Data in this exercise:
--
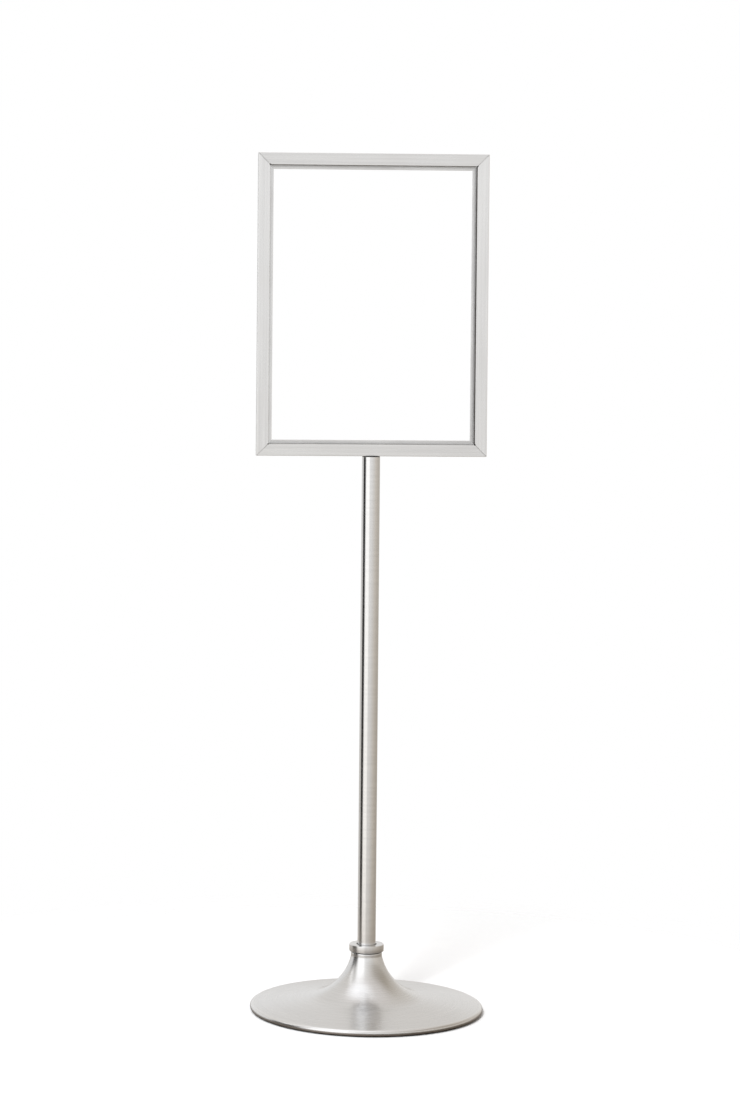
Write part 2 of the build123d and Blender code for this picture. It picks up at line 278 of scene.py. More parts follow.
--
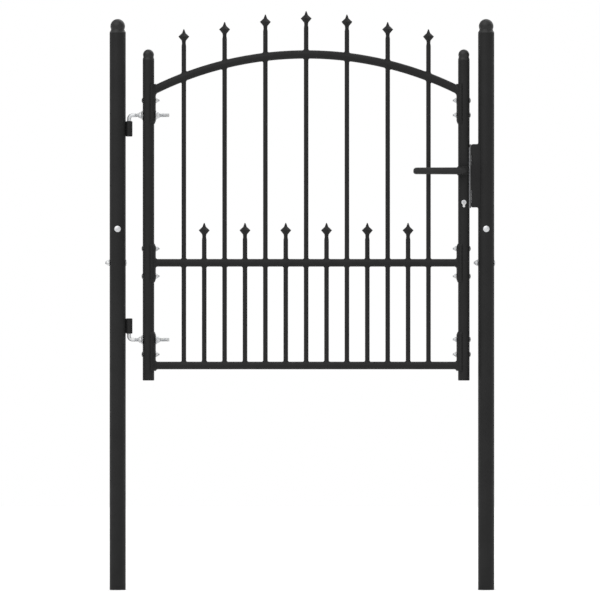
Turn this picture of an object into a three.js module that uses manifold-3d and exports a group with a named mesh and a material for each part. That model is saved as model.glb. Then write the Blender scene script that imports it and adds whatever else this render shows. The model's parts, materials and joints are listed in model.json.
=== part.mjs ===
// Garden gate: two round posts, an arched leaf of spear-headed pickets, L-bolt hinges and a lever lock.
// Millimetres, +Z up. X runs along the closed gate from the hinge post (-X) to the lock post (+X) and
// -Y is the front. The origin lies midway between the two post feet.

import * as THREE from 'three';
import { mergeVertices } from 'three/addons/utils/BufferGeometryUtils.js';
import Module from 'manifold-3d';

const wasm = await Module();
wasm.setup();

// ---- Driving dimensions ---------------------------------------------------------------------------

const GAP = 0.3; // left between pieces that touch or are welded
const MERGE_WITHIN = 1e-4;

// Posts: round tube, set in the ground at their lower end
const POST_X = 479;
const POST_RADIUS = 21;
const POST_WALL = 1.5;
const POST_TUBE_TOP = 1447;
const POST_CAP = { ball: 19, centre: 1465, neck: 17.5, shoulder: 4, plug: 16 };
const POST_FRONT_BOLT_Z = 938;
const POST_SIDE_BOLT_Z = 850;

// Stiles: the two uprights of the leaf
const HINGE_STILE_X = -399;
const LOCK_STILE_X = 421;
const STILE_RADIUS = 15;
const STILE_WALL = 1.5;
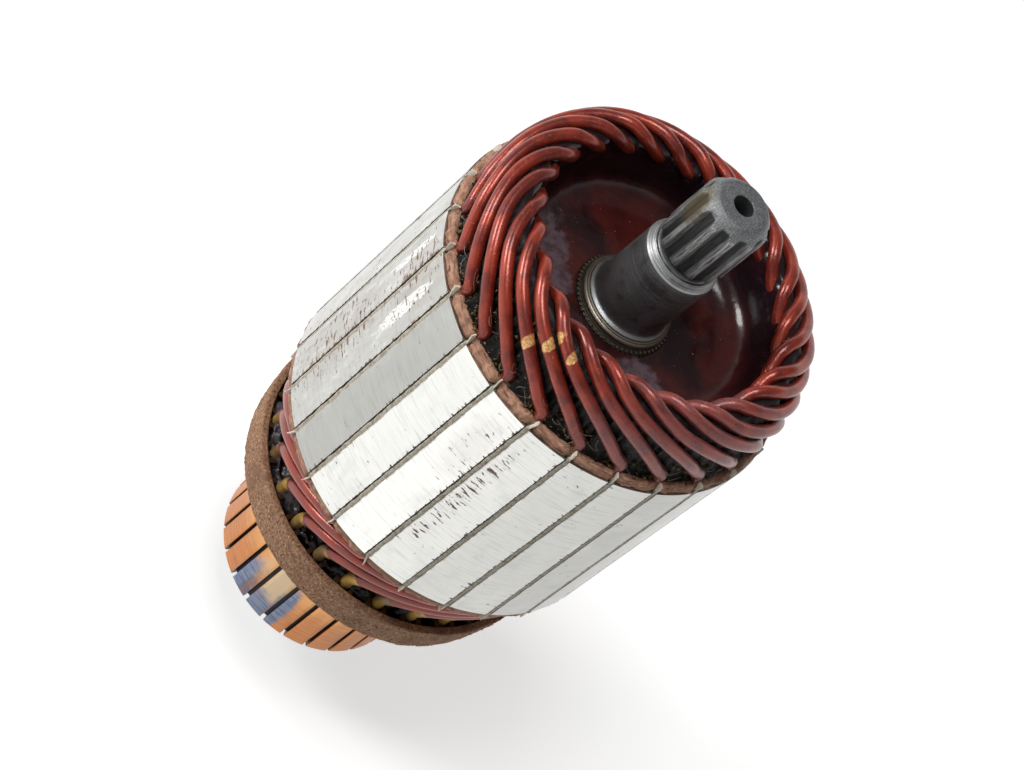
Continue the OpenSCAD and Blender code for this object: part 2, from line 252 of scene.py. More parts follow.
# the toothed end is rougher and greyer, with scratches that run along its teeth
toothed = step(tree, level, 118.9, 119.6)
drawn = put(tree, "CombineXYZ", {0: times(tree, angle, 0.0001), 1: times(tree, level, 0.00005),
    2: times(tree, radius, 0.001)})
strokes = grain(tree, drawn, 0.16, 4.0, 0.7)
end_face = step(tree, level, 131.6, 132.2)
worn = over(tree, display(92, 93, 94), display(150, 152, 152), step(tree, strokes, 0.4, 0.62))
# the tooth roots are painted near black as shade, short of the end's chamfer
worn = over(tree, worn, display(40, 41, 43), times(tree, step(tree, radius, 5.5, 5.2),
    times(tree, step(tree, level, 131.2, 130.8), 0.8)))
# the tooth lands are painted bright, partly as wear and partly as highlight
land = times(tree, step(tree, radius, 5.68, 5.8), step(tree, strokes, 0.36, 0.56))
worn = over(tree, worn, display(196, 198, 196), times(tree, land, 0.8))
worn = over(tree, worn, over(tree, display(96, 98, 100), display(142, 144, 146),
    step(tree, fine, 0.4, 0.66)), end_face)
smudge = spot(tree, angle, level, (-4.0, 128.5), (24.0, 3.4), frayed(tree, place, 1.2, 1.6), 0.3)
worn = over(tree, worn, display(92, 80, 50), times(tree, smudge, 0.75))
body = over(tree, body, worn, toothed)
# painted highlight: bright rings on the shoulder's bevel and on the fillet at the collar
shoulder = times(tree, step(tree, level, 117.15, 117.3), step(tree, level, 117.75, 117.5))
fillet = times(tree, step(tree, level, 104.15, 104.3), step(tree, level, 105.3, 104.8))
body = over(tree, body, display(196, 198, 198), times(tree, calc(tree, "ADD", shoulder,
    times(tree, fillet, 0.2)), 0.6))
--
Description of the task:
Of the entries listed above, reproduce only the lines starting at the line containing "Turn this picture" and ending at the line containing "wasm.setup();". Include both, exactly as they stand.

The completed task:
Turn this picture of an object into a three.js module that uses manifold-3d and exports a group with a named mesh and a material for each part. That model is saved as model.glb. Then write the Blender scene script that imports it and adds whatever else this render shows. The model's parts, materials and joints are listed in model.json.
=== part.mjs ===
// Garden gate: two round posts, an arched leaf of spear-headed pickets, L-bolt hinges and a lever lock.
// Millimetres, +Z up. X runs along the closed gate from the hinge post (-X) to the lock post (+X) and
// -Y is the front. The origin lies midway between the two post feet.

import * as THREE from 'three';
import { mergeVertices } from 'three/addons/utils/BufferGeometryUtils.js';
import Module from 'manifold-3d';

const wasm = await Module();
wasm.setup();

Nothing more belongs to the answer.